You have a tin-ear if you can't appreciate the difference between an auto-tune-heavy singer and real talent. Here is the real deal.


[yt]https://www.youtube.com/watch?v=q-gLRp5bSpw[/yt]

Shame her diction is so terrible - Skyfawl indeed.
 
Sterile recordings with lots of disposable hooks and no feeling.

You have just described 99% of current pop music. ;)

That's just modern pop music.. fast food music as i call it because once the season is over no one will remember it and they sure won't become classics. That has nothing to do with Autotune except that it gives a hot female body a passable voice so she can "sing" while she displays her ass and tits.

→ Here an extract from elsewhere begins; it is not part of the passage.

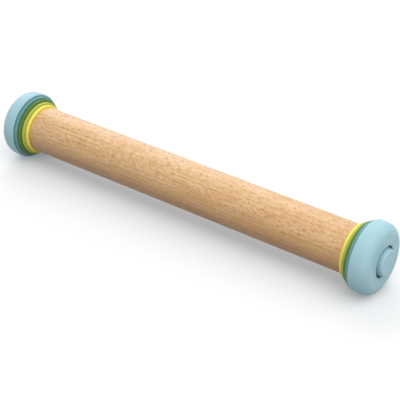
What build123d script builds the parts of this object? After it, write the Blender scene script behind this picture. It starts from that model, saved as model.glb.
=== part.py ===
from build123d import *
import math
import os

# Adjustable rolling pin, lying along X with its middle at the origin. Millimetres, +Z up.
# Each end has five discs, threaded on the knob's hollow screw, and a knob that clamps them.

# Roller
roller_radius = 22.5
roller_length = 355.4
roller_end_chamfer = 0.6

# How far each disc lifts the roller off the board
yellow_lift = 2.0
lime_lift = 4.0
green_lift = 6.0
teal_lift = 8.0
sky_lift = 10.0

# Thin discs
thin_disc_thickness = 3.1
thin_disc_edge_round = 0.9

# Thick domed disc: a hollow moulding closed by a flat back plate
sky_disc_thickness = 17.2
sky_disc_wall = 2.4
sky_disc_rim_arc_radius = 40.0
sky_disc_rim_peak = 4.5
sky_disc_shoulder_radius = 9.2
sky_disc_edge_round = 0.8
back_plate_thickness = 2.2

# Recess for the knob, with a finger notch on each side of it
recess_depth = 5.2
recess_mouth_round = 0.4
finger_notch_radius = 7.5
finger_notch_reach = 2.0
finger_notch_depth = 4.2
finger_notch_count = 2
finger_notch_angle = 48.0

# Knob cap
knob_radius = 12.9
knob_taper = 0.7
knob_stand = 4.4
knob_top_wall = 1.9
knob_wall = 1.4
knob_edge_round = 1.0

# Threaded core of the knob and the sleeve that it screws into
screw_inset = 2.9
screw_wall = 3.5
screw_end_chamfer = 0.8
thread_lead = 4.0
thread_turns = 6
thread_last_hold = 1.0
sleeve_wall = 3.0
sleeve_flange_reach = 4.0
sleeve_flange_thickness = 1.6
sleeve_key_width = 2.0
sleeve_key_height = 1.0
sleeve_key_count = 3

# Slip washer under the knob
washer_thickness = 0.8
washer_edge_margin = 0.3

# Clearances
face_gap = 0.1
thread_gap = 0.08
disc_slip_gap = 0.3
seat_gap = 0.05
knob_gap = 0.3
well_gap = 0.6
well_end_gap = 3.0
cut_overrun = 1.0
pick_tolerance = 0.05

# Places along the right end, measured from the middle of the pin
roller_end = roller_length / 2
disc_pitch = thin_disc_thickness + face_gap
thin_lifts = {
    "yellow_disc": yellow_lift,
    "lime_disc": lime_lift,
    "green_disc": green_lift,
    "teal_disc": teal_lift,
}
sky_disc_start = roller_end + face_gap + len(thin_lifts) * disc_pitch
sky_disc_face = sky_disc_start + sky_disc_thickness
recess_floor = sky_disc_face - recess_depth
washer_start = recess_floor + face_gap
knob_start = washer_start + washer_thickness + face_gap
knob_face = sky_disc_face + knob_stand

# Screw travel, from clamped to the last hold of the thread
screw_travel = thread_lead * thread_turns
screw_end = roller_end - screw_travel - thread_last_hold
sleeve_length = roller_end - screw_end

# With only the yellow disc on, the screw reaches this much deeper into the roller
spare_depth = sky_disc_face - roller_end - disc_pitch
well_depth = sleeve_length + spare_depth + well_end_gap

# Radii that follow the fits
screw_radius = knob_radius - screw_inset
screw_bore_radius = screw_radius - screw_wall
disc_bore_radius = screw_radius + disc_slip_gap
sleeve_bore_radius = screw_radius + thread_gap
sleeve_radius = sleeve_bore_radius + sleeve_wall
sleeve_flange_radius = sleeve_radius + sleeve_flange_reach
well_radius = screw_radius + well_gap
knob_top_radius = knob_radius - knob_taper
recess_radius = knob_radius + knob_gap
notch_outer_radius = recess_radius + finger_notch_reach
core_head_radius = knob_top_radius - knob_wall
core_head_end = knob_face - knob_top_wall
sky_disc_radius = roller_radius + sky_lift
rim_arc_centre = sky_disc_radius - sky_disc_rim_arc_radius
sky_disc_back_radius = rim_arc_centre + math.sqrt(sky_disc_rim_arc_radius**2 - sky_disc_rim_peak**2)
hollow_radius = sky_disc_back_radius - sky_disc_wall


def bar(start, end, radius):
    """A solid round bar along X."""
    rod = Cylinder(radius, end - start, align=(Align.CENTER, Align.CENTER, Align.MIN))
    return Pos(start, 0, 0) * Rot(0, 90, 0) * rod


def ring(start, end, outer_radius, inner_radius):
    """A round bar along X with a bore right through it."""
    return bar(start, end, outer_radius) - bar(start, end, inner_radius)


def rims(solid, place, radius):
    """The round edges of a turned solid at one place along X and of one radius."""
    found = []
    for edge in solid.edges():
        if not edge.is_closed:
            continue
        middle = edge.center(CenterOf.BOUNDING_BOX)
        reach = edge.bounding_box().size.Z / 2
        if abs(middle.X - place) < pick_tolerance and abs(reach - radius) < pick_tolerance:
            found.append(edge)
    return found


def sleeve_keys(gap):
    """The ribs outside the sleeve that stop it turning in the wood, grown by a gap."""
    length = sleeve_length - sleeve_flange_thickness
    reach = sleeve_radius + sleeve_key_height + gap
    block = Box(length + gap, reach, sleeve_key_width + 2 * gap, align=(Align.MAX, Align.MIN, Align.CENTER))
    keys = Part()
    for number in range(sleeve_key_count):
        turn = number * 360 / sleeve_key_count
        keys += Rot(turn, 0, 0) * Pos(roller_end - sleeve_flange_thickness, 0, 0) * block
    return keys


def end_well():
    """What is bored out of the roller's right end: seats for the sleeve, and room for the screw."""
    flange_seat = bar(
        roller_end - sleeve_flange_thickness - seat_gap,
        roller_end + cut_overrun,
        sleeve_flange_radius + seat_gap,
    )
    sleeve_seat = bar(roller_end - sleeve_length - seat_gap, roller_end, sleeve_radius + seat_gap)
    screw_room = bar(roller_end - well_depth, roller_end, well_radius)
    return flange_seat + sleeve_seat + screw_room + sleeve_keys(seat_gap)


def roller():
    """The beech cylinder, bored at both ends."""
    wood = bar(-roller_end, roller_end, roller_radius)
    for place in (-roller_end, roller_end):
        wood = chamfer(rims(wood, place, roller_radius), roller_end_chamfer)
    well = end_well()
    return wood - well - Rot(0, 0, 180) * well


def threaded_sleeve():
    """The flanged, keyed bush in the roller's end."""
    tube = bar(roller_end - sleeve_length, roller_end, sleeve_radius)
    flange = bar(roller_end - sleeve_flange_thickness, roller_end, sleeve_flange_radius)
    bore = bar(roller_end - sleeve_length - cut_overrun, roller_end + cut_overrun, sleeve_bore_radius)
    return tube + flange + sleeve_keys(0) - bore


def thin_disc(number, lift):
    """One flat disc with a rounded rim, counted outwards from the roller."""
    start = roller_end + face_gap + number * disc_pitch
    end = start + thin_disc_thickness
    radius = roller_radius + lift
    disc = ring(start, end, radius, disc_bore_radius)
    for place in (start, end):
        disc = fillet(rims(disc, place, radius), thin_disc_edge_round)
    return disc


def sky_disc_body():
    """The outer form of the thick disc: a bulged rim, a round shoulder and a flat face."""
    face_run = sky_disc_thickness - sky_disc_rim_peak
    face_radius = rim_arc_centre + math.sqrt(sky_disc_rim_arc_radius**2 - face_run**2)
    rim = ThreePointArc(
        (sky_disc_start, sky_disc_back_radius),
        (sky_disc_start + sky_disc_rim_peak, sky_disc_radius),
        (sky_disc_face, face_radius),
    )
    walls = Polyline(
        (sky_disc_face, face_radius),
        (sky_disc_face, 0),
        (sky_disc_start, 0),
        (sky_disc_start, sky_disc_back_radius),
    )
    body = revolve(make_face(rim + walls), Axis.X)
    body = fillet(rims(body, sky_disc_face, face_radius), sky_disc_shoulder_radius)
    return fillet(rims(body, sky_disc_start, sky_disc_back_radius), sky_disc_edge_round)


def sky_disc_shell():
    """The domed moulding with its hollow back, its hub and the recess for the knob."""
    hollow_end = sky_disc_face - sky_disc_wall
    hub_start = sky_disc_start + back_plate_thickness + seat_gap
    hollow = bar(sky_disc_start - cut_overrun, hollow_end, hollow_radius)
    inner_round = sky_disc_shoulder_radius - sky_disc_wall
    hollow = fillet(rims(hollow, hollow_end, hollow_radius), inner_round)
    hub = bar(hub_start, hollow_end, disc_bore_radius + sky_disc_wall)
    housing = bar(recess_floor - sky_disc_wall, hollow_end, notch_outer_radius + sky_disc_wall)
    shell = sky_disc_body() - (hollow - hub - housing)
    shell -= bar(sky_disc_start - cut_overrun, sky_disc_face, disc_bore_radius)
    shell -= recess()
    return fillet(mouth_edges(shell), recess_mouth_round)


def mouth_edges(shell):
    """The edges where the recess and its notches open on the disc's face."""
    found = []
    for edge in shell.edges():
        box = edge.bounding_box()
        flat_on_face = abs(box.min.X - sky_disc_face) < pick_tolerance and box.size.X < pick_tolerance
        if flat_on_face and (edge @ 0).Y ** 2 + (edge @ 0).Z ** 2 < (notch_outer_radius + pick_tolerance) ** 2:
            found.append(edge)
    return found


def recess():
    """The knob's recess, and the finger notches beside it."""
    mouth = sky_disc_face + cut_overrun
    cut = bar(recess_floor, mouth, recess_radius)
    notch_centre = notch_outer_radius - finger_notch_radius
    notch = Pos(0, notch_centre, 0) * bar(sky_disc_face - finger_notch_depth, mouth, finger_notch_radius)
    for number in range(finger_notch_count):
        turn = finger_notch_angle + number * 360 / finger_notch_count
        cut += Rot(turn, 0, 0) * notch
    return cut


def sky_disc_back():
    """The flat plate that closes the thick disc on the roller's side."""
    end = sky_disc_start + back_plate_thickness
    return ring(sky_disc_start, end, hollow_radius - seat_gap, disc_bore_radius)


def slip_washer():
    """The thin washer on the recess floor, which lets the knob turn without the disc."""
    outer = recess_radius - washer_edge_margin
    return ring(washer_start, washer_start + washer_thickness, outer, disc_bore_radius)


def knob_screw():
    """The hollow threaded core of the knob, with the solid head that carries the cap."""
    shank = bar(screw_end, knob_start, screw_radius)
    shank = chamfer(rims(shank, screw_end, screw_radius), screw_end_chamfer)
    head = bar(knob_start, core_head_end - seat_gap, core_head_radius - seat_gap)
    bore = bar(screw_end - cut_overrun, knob_start, screw_bore_radius)
    return shank + head - bore


def knob_cap():
    """The round cap that the fingers turn, with a slight taper above the disc's face."""
    outline = Polyline(
        (knob_start, 0),
        (knob_start, knob_radius),
        (sky_disc_face, knob_radius),
        (knob_face, knob_top_radius),
        (knob_face, 0),
        close=True,
    )
    cap = revolve(make_face(outline), Axis.X)
    cap = fillet(rims(cap, knob_face, knob_top_radius), knob_edge_round)
    return cap - bar(knob_start - cut_overrun, core_head_end, core_head_radius)


def end_pieces():
    """Every piece of the right end, by name."""
    pieces = {"threaded_sleeve": threaded_sleeve()}
    for number, (name, lift) in enumerate(thin_lifts.items()):
        pieces[name] = thin_disc(number, lift)
    pieces["sky_disc_shell"] = sky_disc_shell()
    pieces["sky_disc_back"] = sky_disc_back()
    pieces["slip_washer"] = slip_washer()
    pieces["knob_screw"] = knob_screw()
    pieces["knob_cap"] = knob_cap()
    return pieces


def main():
    os.makedirs("parts", exist_ok=True)
    export_step(roller(), "parts/roller.step")
    # The left end is the right end turned half round, so its thread has the same hand
    for name, piece in end_pieces().items():
        export_step(piece, f"parts/right_{name}.step")
        export_step(Rot(0, 0, 180) * piece, f"parts/left_{name}.step")
    print("disc bore radius", disc_bore_radius, "knob face at", knob_face)
    print("screw travel", screw_travel, "screw end", screw_end, "well depth", well_depth)


main()
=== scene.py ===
import math
import bpy
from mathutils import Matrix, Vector


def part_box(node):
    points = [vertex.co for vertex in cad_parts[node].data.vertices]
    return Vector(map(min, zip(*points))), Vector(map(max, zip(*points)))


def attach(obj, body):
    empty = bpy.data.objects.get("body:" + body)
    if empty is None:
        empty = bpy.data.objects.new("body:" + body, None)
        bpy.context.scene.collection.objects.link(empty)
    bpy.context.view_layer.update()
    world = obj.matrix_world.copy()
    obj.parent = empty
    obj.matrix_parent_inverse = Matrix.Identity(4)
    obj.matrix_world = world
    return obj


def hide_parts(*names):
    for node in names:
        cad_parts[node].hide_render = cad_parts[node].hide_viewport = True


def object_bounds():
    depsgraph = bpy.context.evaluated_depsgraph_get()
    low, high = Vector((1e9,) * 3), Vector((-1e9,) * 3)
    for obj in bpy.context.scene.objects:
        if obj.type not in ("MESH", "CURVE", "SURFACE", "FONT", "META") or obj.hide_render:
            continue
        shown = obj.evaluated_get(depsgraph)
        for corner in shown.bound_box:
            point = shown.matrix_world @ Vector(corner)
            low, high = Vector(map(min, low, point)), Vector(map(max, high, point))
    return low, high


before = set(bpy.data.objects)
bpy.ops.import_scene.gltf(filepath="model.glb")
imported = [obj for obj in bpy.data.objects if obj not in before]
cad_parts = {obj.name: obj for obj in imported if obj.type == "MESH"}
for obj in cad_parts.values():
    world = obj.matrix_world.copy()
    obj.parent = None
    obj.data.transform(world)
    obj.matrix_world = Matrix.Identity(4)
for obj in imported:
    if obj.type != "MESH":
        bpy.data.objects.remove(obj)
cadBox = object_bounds()
print("frame loaded,", len(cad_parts), "nodes")

mm = 0.001
fullTurn = 2 * math.pi
sides = {"left": math.pi, "right": 0.0}  # each end's turn about Z, the copied end first
mergeGap = 0.002 * mm  # points nearer than this are one
bevelSegments = 3
bevelAngle = 40  # degrees, sharper edges are rounded


# Small helpers for modelling

def tone(red, green, blue):
    # a colour from 0 to 255, as a linear colour with alpha
    linear = []
    for value in (red, green, blue):
        share = value / 255
        linear.append(share / 12.92 if share <= 0.04045 else ((share + 0.055) / 1.055) ** 2.4)
    return (*linear, 1.0)


def arcPoints(centre, radius, startAngle, endAngle, count):
    # points on an arc in a profile, angles in degrees from +X outwards
    points = []
    for number in range(count + 1):
        angle = math.radians(startAngle + (endAngle - startAngle) * number / count)
        points.append((centre[0] + radius * math.cos(angle), centre[1] + radius * math.sin(angle)))
    return points


def selectOnly(piece):
    bpy.ops.object.select_all(action="DESELECT")
    bpy.context.view_layer.objects.active = piece
    piece.select_set(True)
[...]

Music business got faster and move vicious so the kind of music is made that will make immediate money rather than pushing the long term star abd building him up slowly (few exceptions like Adele of course who have exploded onto the music scene).
 
Are we speaking of "modern pop music" as something distinct from pop music of the past? It's really not. ;) Pop music has always been made for the masses, and as such the most popular tools and techniques of the time are employed. Today, it's AutoTune. In the '90s, it was that grunge sound. In the '80s, it was synthesizers. In the '70s, it was a disco beat, etc. Same as it ever was.
 
Antares (the makers of Auto Tune) have released a version for guitar. They use guitar modelling tech (which I find very interesting), just like Line 6 and Roland have been doing for ages. But because they sell it as "Auto Tune for guitar", it gets rubbished online from time to time for the same reasons as the vocal Auto Tune does.

It's just a musical tool that gives you something different, that's all.
 
It's very rare autotune is used because people simply can't sing well, because it's very rare a record label would be stupid enough to give a recording contract to somebody that can't sing. Regardless of how attractive someone is, there's always someone just as attractive who CAN sing, singing really isn't a hard skill to learn.

It's more about creating a flawless product, flawless beyond what one could reasonably expect from a set of human vocal chords.